Ce weekend, la toile n’a parlé que de ça : les vers controversé de Kendrick Lamar sur le « Control » de Big Sean. A Kiewit, le emcee de Compton semblait bien loin de tout cela. Certes, il n’a pas pu s’empêcher d’esquisser un sourire complice en voyant brandi au premier rang un panneau portant l’inscription « King of New York », mais pour le reste, il n’a jamais été fait mention de cette sortie remarquée, pas plus qu’elle n’aura été jouée par le groupe qui accompagnait KL. En même temps ce n’est pas trop grave : Kendrick Lamar n’avait que 50 minutes pour convaincre, ce qu’il a fait sans devoir trop forcer son talent. Les meilleurs titres de son Good Kid m.a.a.d City y sont passés, et il s’est même permis un petit « Fucking Problems », sans A$AP Rocky et Drake forcément. Finalement, le mec devait peut-être se dire que vu le tintouin déclenché par quelques mesures quelques heures plus tôt, c’était peut-être en Europe qu’il était le mieux.
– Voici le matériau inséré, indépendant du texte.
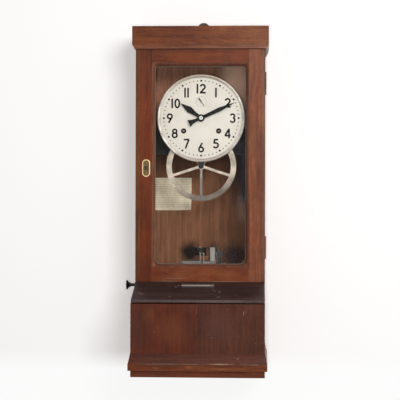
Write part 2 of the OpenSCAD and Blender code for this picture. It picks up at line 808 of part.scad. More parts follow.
// door
module stile(x0, x1) {
    box_at(x0, x1, -door_front_y, door_back, door_z0, door_z1);
}
module edge_groove(x) {
    box_at(x - 0.5, x + 0.5, -door_front_y - e, -door_front_y + 0.8, door_z0 - e, door_z1 + e);
}
module stile_left() {
    color("saddlebrown") difference() {
        stile(-half_w, -bead_out_w);
        edge_groove(-half_w + 10);
        rod_y([-lock_x, lock_z], lock_r + run, -door_front_y - e, door_back + e);
    }
}
module stile_right() {
    color("saddlebrown") difference() {
        stile(bead_out_w, half_w);
        edge_groove(half_w - 10);
        for (z = [hinge_low_z, hinge_top_z]) hinge_void(z, -1);
    }
}
module rail_top() {
    color("saddlebrown") box_at(-bead_out_w, bead_out_w, -door_front_y, door_back,
        sight_z1 + bead_w, door_z1);
}
module rail_bottom() {
    color("saddlebrown") box_at(-bead_out_w, bead_out_w, -door_front_y, door_back,
        door_z0, sight_z0 - bead_w);
}
module glass() {
    color("lightblue") face_xz(glass_y, glass_t)
        translate([0, (sight_z0 + sight_z1) / 2])
            square([sight_w + 2 * glass_lap, sight_h + 2 * glass_lap], center = true);
}
module glass_bead() {
    mid = (sight_z0 + sight_z1) / 2;
    color("peru") translate([0, 0, mid]) difference() {
        face_xz(-door_front_y + 1, door_t - 2) difference() {
            square([sight_w + 2 * bead_w, sight_h + 2 * bead_w], center = true);
            round_rect(sight_w, sight_h, bead_r);
        }
        face_xz(glass_y, door_t) square([sight_w + 2 * glass_lap, sight_h + 2 * glass_lap], center = true);
    }
}
module stadium(w, h) {
    square([w, h - w], center = true);
    for (s = [-1, 1]) translate([0, s * (h - w) / 2]) circle(w / 2);
}
module escutcheon() {
    color("gold") translate([-lock_x, 0, lock_z]) {
        face_xz(-door_front_y - plate_scut_t, plate_scut_t) difference() {
            stadium(22, 47);
            circle(lock_r + run);
        }
        face_xz(-door_front_y - plate_scut_t - 1, 1) difference() {
            stadium(22, 47);
            stadium(19, 44);
        }
    }
}
module escutcheon_screws() {
    color("gold") for (s = [-1, 1])
        translate([-lock_x, -door_front_y - plate_scut_t, lock_z + s * 14])
            rotate([90, 0, 0]) difference() {
                cylinder(r1 = 3, r2 = 2, h = 1.2);
                translate([-4, -0.4, 0.7]) cube([8, 0.8, 2]);
            }
}
module hinge_leaf(z, side, own) {
    z0 = z - hinge_l / 2;
    y = side > 0 ? door_back + leaf_gap : door_back - leaf_gap - leaf_t;
    x1 = pin_x - knuckle_r - 0.2;
    box_at(pin_x - knuckle_r - leaf_w, x1, y, y + leaf_t, z0, z + hinge_l / 2);
    for (k = own) {
        low = z0 + k * segment_l + 0.1;
        translate([pin_x, door_back, low]) cylinder(r = knuckle_r, h = segment_l - 0.2);
        box_at(x1 - 0.1, pin_x - 1.8, y, y + leaf_t, low, low + segment_l - 0.2);
    }
}
module case_hinges() {
    color("goldenrod") for (z = [hinge_low_z, hinge_top_z]) {
        hinge_leaf(z, 1, [0, 2, 4]);
        translate([pin_x, door_back, z - hinge_l / 2 + 1]) cylinder(r = pin_r, h = hinge_l - 2);
    }
}
module door_hinges() {
    color("goldenrod") for (z = [hinge_low_z, hinge_top_z]) difference() {
        hinge_leaf(z, -1, [1, 3]);
        translate([pin_x, door_back, z - hinge_l / 2 - e]) cylinder(r = pin_r + run, h = hinge_l + 2 * e);
    }
}
module lock_cylinder() {
    y0 = -door_front_y - plate_scut_t - 1.2;
    color("dimgray") difference() {
        union() {
            rod_y([-lock_x, lock_z], lock_r, y0, cam_y + cam_t);
            box_at(-lock_x - cam_w / 2, -lock_x + cam_w / 2, cam_y, cam_y + cam_t,
                lock_z - cam_l, lock_z);
        }
        translate([-lock_x, y0, lock_z]) rotate([0, 45, 0]) translate([-0.8, -1, -4.5]) cube([1.6, 4, 9]);
    }
}

// hands and wheels
module hand(at, y, t, turn, boss_r, hole_r, outline) {
    difference() {
        union() {
            rod_y(at, boss_r, y, y + t);
            face_xz(y, t) translate(at) rotate(-turn) polygon(outline);
        }
        rod_y(at, hole_r + 0.02, y - e, y + t + e);
    }
}
// mirror image of an outline's right half, so that both sides are drawn from one list
function both_sides(half) = concat(half, [for (k = [len(half) - 1:-1:0]) [-half[k][0], half[k][1]]]);
module minute_hand() {
    l = minute_l;
    color("black") hand(centre_at, minute_y, hand_t, minute_at, hand_boss_r, centre_r, both_sides([
        [0.105 * l, -0.36 * l], [0.06 * l, -0.27 * l], [0.04 * l, -0.14 * l], [0.04 * l, -0.02 * l],
        [0.058 * l, 0.55 * l], [0.006 * l, l]
    ]));
}
module hour_hand() {
    l = hour_l;
    color("black") hand(centre_at, hour_y, hand_t, hour_at, 1.02 * hand_boss_r, pipe_r, both_sides([
        [0.06 * l, -0.095 * l], [0.075 * l, 0.3 * l], [0.13 * l, 0.58 * l], [0.008 * l, l]
    ]));
}
module second_hand() {
    l = second_l;
    color("black") hand(second_at_xz, second_y, 0.8, second_at, second_boss_r, fine_r, both_sides([
        [0.15 * l, -0.8 * l], [0.085 * l, -0.08 * l], [0.04 * l, l]
    ]));
}
module centre_arbor() {
    color("silver") {
        rod_y(centre_at, centre_r, minute_y - 1, back_plate_y + plate_t + 1);
        rod_y(centre_at, hand_nut_r, minute_y - hand_nut_t, minute_y);
        face_xz(minute_wheel_y, hand_wheel_t) translate(centre_at) gear(cannon_n, hand_m);
        rod_y(centre_at, collar_r, minute_wheel_y + hand_wheel_t, front_plate_y - play);
        face_xz(front_plate_y + plate_t + 3, barrel_pinion_l) translate(centre_at)
            gear(barrel_pinion_n, barrel_m);
        face_xz(centre_wheel_y, 2) translate(centre_at) gear(centre_wheel_n, third_m);
    }
}
module hour_wheel() {
    th = direction(minute_arbor_at, centre_at);
    color("goldenrod") difference() {
        union() {
            face_xz(hour_wheel_y, hand_wheel_t) translate(centre_at)
                gear(hour_n, hour_m, mesh_phase(th, hour_pinion_n, 0, hour_n));
            rod_y(centre_at, pipe_r, hour_y - 1, hour_wheel_y + hand_wheel_t);
        }
        rod_y(centre_at, centre_r + run, hour_y - 2, front_plate_y);
    }
}
module minute_wheel() {
    th = direction(centre_at, minute_arbor_at);
    color("goldenrod") {
        face_xz(hour_wheel_y, minute_wheel_y - hour_wheel_y) translate(minute_arbor_at)
            gear(hour_pinion_n, hour_m);
        face_xz(minute_wheel_y, hand_wheel_t) translate(minute_arbor_at)
            gear(minute_n, hand_m, mesh_phase(th, cannon_n, 0, minute_n));
        face_xz(programme_y, programme_t) translate(minute_arbor_at) gear(drive_n, hand_m);
        rod_y(minute_arbor_at, arbor_r, hour_wheel_y, front_plate_y + plate_t);
    }
}
module programme_wheel() {
    th = direction(minute_arbor_at, hub_at);
    color("wheat") difference() {
        union() {
            face_xz(programme_y, programme_t) {
                translate(hub_at) difference() {
                    gear(programme_n, hand_m, mesh_phase(th, drive_n, 0, programme_n));
                    circle(programme_in, $fn = 128);
                }
                for (k = [0:4]) translate(hub_at) rotate(k * 72 - 90)
                    translate([0, -spoke_w / 2]) square([programme_in + 1, spoke_w]);
            }
            rod_y(hub_at, hub_r, programme_y - hub_back, programme_y + programme_t + hub_out);
        }
        rod_y(hub_at, stud_r + run, programme_y - 9, programme_y + 19);
    }
}
module third_wheel() {
    th = direction(centre_at, third_at);
    color("goldenrod") {
        face_xz(centre_wheel_y - 0.5, 3) translate(third_at)
            gear(small_n, third_m, mesh_phase(th, centre_wheel_n, 0, small_n));
        face_xz(third_wheel_y, 2) translate(third_at) gear(third_n, third_wheel_m);
        rod_y(third_at, fine_r, front_plate_y, back_plate_y + plate_t);
    }
}
module seconds_arbor() {
    th = direction(third_at, second_at_xz);
    color("silver") {
        face_xz(third_wheel_y - 0.5, 3) translate(second_at_xz)
            gear(small_n, third_wheel_m, mesh_phase(th, third_n, 0, small_n));
        rod_y(second_at_xz, fine_r, second_y - 0.5, back_plate_y + plate_t);
    }
}
module barrel(at, wheel_y) {
    th = direction(centre_at, at);
    face_xz(wheel_y, 4) translate(at)
        gear(barrel_n, barrel_m, mesh_phase(th, barrel_pinion_n, 0, barrel_n));
    rod_y(at, barrel_r, wheel_y + 4, wheel_y + 4 + barrel_l);
    rod_y(at, barrel_arbor_r, dial_y + 4, back_plate_y + plate_t);
    face_xz(dial_y - 1, 6) translate(at) rotate(20) square(4.6, center = true);
}
module barrel_left() {
    color("goldenrod") barrel(left_barrel_at, front_plate_y + plate_t + 4);
}
module barrel_right() {
    color("goldenrod") barrel(right_barrel_at, front_plate_y + plate_t + 13);
}
module balance_wheel() {
    y0 = back_plate_y + plate_t + 7;
    color("gold") {
        face_xz(y0, 2) translate(balance_at) {
            difference() {
                circle(balance_r);
                circle(balance_r - 2);
            }
            square([2 * balance_r - 2, 2], center = true);
        }
        rod_y(balance_at, 1, back_plate_y + plate_t, back_plate_y + plate_t + 16.8);
    }
}
module type_wheels() {
    color("silver") difference() {
        union() {
            for (k = [-2:1])
                rod_x(type_y, type_z, type_r, slot_x + k * type_step + 1, slot_x + (k + 1) * type_step - 1);
            rod_x(type_y, type_z, type_r / 2, slot_x - type_hub_l / 2, slot_x + type_hub_l / 2);
        }
        rod_x(type_y, type_z, pin_d / 2 + run, slot_x - type_hub_l, slot_x + type_hub_l);
    }
}
module ribbon_spool() {
    h = spool_z1 - spool_z0;
    color("black") translate([spool_x, spool_y, spool_z0]) difference() {
        union() {
            cylinder(r = spool_drum_r, h = h);
            for (z = [0, h - spool_cheek]) translate([0, 0, z]) cylinder(r = spool_r, h = spool_cheek);
        }
        translate([0, 0, -e]) cylinder(r = spindle_r + run, h = h + 2 * e);
    }
}
module push_knob() {
    color("black") translate([-knob_face, knob_y, knob_z]) rotate([0, 90, 0]) rotate_extrude()
        polygon([[0, 0.8], [knob_r - 2.5, 0.8], [knob_r - 1.2, 0], [knob_r, 0.8], [knob_r, 2],
            [knob_r - 1.6, 3.2], [knob_r * 0.62, 5.5], [knob_r * 0.46, 8], [rod_r + 0.9, knob_l - 1],
            [rod_r + 0.9, knob_l], [0, knob_l]]);
}
module push_rod() {
    color("silver") rod_x(knob_y, knob_z, rod_r, knob_l - knob_face, works_x0 + 9);
}
module hammer() {
    color("slategray") difference() {
        union() {
            rod_x(pivot_y, pivot_z, pin_d, slot_x - hammer_hub_w / 2, slot_x + hammer_hub_w / 2);
            box_at(slot_x - hammer_w / 2, slot_x + hammer_w / 2, pivot_y - works_t, pivot_y + works_t,
                pivot_z, type_z + hammer_head_h / 2);
            box_at(slot_x - hammer_head_w / 2, slot_x + hammer_head_w / 2, pivot_y - works_t, hammer_y,
                type_z - hammer_head_h / 2, type_z + hammer_head_h / 2);
        }
        rod_x(pivot_y, pivot_z, pin_d / 2 + run, slot_x - hammer_hub_w, slot_x + hammer_hub_w);
    }
}

side_left();
side_right();
back_boards();
base_block();
base_moulding();
front_boards();
lid_board();
sill_rail();
cornice_front();
cornice_returns();
cornice_cap();
cornice_moulding();
hanging_plate();
wood_screws();
slot_plate();
card_chute();
seat_bar();
movement_plates();
movement_pillars();
dial_plate();
dial_bezel();
dial_feet();
winding_rings();
wheel_bracket();
escapement_platform();
side_strip();
instruction_card();
print_bed();
print_frame();
print_post();
print_pins();
push_bush();
case_hinges();
stile_left();
stile_right();
rail_top();
rail_bottom();
glass();
glass_bead();
escutcheon();
escutcheon_screws();
door_hinges();
lock_cylinder();
minute_hand();
centre_arbor();
hour_hand();
hour_wheel();
minute_wheel();
programme_wheel();
second_hand();
seconds_arbor();
third_wheel();
barrel_left();
barrel_right();
balance_wheel();
type_wheels();
ribbon_spool();
push_knob();
push_rod();
hammer();
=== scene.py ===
import math
import bpy
import bmesh
import numpy as np
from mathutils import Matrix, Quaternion, Vector


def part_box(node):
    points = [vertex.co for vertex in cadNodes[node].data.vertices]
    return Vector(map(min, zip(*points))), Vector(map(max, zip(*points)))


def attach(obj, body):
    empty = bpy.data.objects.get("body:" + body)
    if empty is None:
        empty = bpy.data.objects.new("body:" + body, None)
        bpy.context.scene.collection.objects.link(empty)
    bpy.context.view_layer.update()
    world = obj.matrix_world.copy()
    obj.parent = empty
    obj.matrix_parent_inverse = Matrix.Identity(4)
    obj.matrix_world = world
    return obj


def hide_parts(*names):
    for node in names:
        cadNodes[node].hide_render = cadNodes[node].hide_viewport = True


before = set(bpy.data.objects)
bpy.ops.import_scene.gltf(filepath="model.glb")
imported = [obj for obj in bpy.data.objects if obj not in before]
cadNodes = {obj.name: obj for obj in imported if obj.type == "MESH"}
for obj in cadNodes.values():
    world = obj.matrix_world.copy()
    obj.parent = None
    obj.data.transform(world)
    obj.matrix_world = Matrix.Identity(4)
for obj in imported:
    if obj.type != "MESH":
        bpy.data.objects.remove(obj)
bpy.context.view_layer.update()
print("frame loaded:", len(cadNodes), "nodes")

mm = 0.001
circle = 2 * math.pi
corners = ((1, 1), (-1, 1), (-1, -1), (1, -1))


# links a value to a socket, or fills the socket with it; a colour of three numbers is opaque
def feed(value, socket):
    if isinstance(value, bpy.types.NodeSocket):
        socket.id_data.links.new(value, socket)
    elif socket.type == "RGBA" and len(value) == 3:
        socket.default_value = (*value, 1.0)
    else:
        socket.default_value = value


# adds one shader node to a tree, sets its fields and feeds its inputs
def addNode(tree, kind, inputs=None, **fields):
    node = tree.nodes.new("ShaderNode" + kind)
    for key, value in fields.items():
        setattr(node, key, value)
    for key, value in (inputs or {}).items():
        feed(value, node.inputs[key])
    return node


# adds one shader node to the tree that its inputs come from
def step(kind, inputs, **fields):
    tree = next(v.id_data for v in inputs.values() if isinstance(v, bpy.types.NodeSocket))
    return addNode(tree, kind, inputs, **fields)


# one step of arithmetic on one to three values
def calc(operation, *values, clamp=False):
    return step("Math", dict(enumerate(values)), operation=operation, use_clamp=clamp).outputs[0]


# the product of two values
def times(a, b, clamp=False):
    return calc("MULTIPLY", a, b, clamp=clamp)


# the sum of two values
def plus(a, b, clamp=False):
    return calc("ADD", a, b, clamp=clamp)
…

Qu’on ne se remet toujours pas du bide qu’a représenté le concert de Danny Brown.
C’est assez simple, la déception occasionnée par le concert du emcee de Détroit a été à la hauteur des attentes générées par une mixtape incroyable et un sacré paquet de titres ou apparitions censés mener à la sortie d’un nouvel album pour Fool’s Gold d’ici peu. Mais au final, de ce concert de Danny Brown, on ne retiendra pas grand chose : l’immonde chemise de son DJ, sa capacité à tirer la langue à peu près toutes les deux minutes, et sa volonté de faire tellement péter les infrabasses qu’on a dû à plusieurs reprises ramasser nos sphincters, qui s’étaient désolidarisés de nos corps. Pour le reste, on n’a rien entendu, si ce n’est un flow nasillard incompréhensible sur fond de bouillie sonore. Le pire, c’est que Danny Brown avait l’air de trouver ça cool et de s’amuser comme un petit fou…
Que Crystal Fighters est bel et bien l’une des plus belles machines scéniques qui soit.
Si l’on peut trouver la musique des Crystal Fighters chiante sur disque et abhorrer leurs looks de manouches, il est par contre bien difficile de résister à l’expérience scénique. En même temps, la réputation qui précède le groupe est flatteuse et on comprend tout à fait pourquoi les organisateurs du Pukkelpop leur ont confié la clôture du Club le jeudi : les Anglais savent se foutre un public en poche en quelques accords à peine et ensuite faire en sorte que jamais l’ambiance ne basse d’un poil. Et on en eu une nouvelle preuve à Kiewit : ce jeudi soir c’était la fête du slip et il fallait être un sacré pisse-froid pour ne pas reconnaître le talent du groupe à te foutre une tente de 8.000 personnes sans dessus dessous.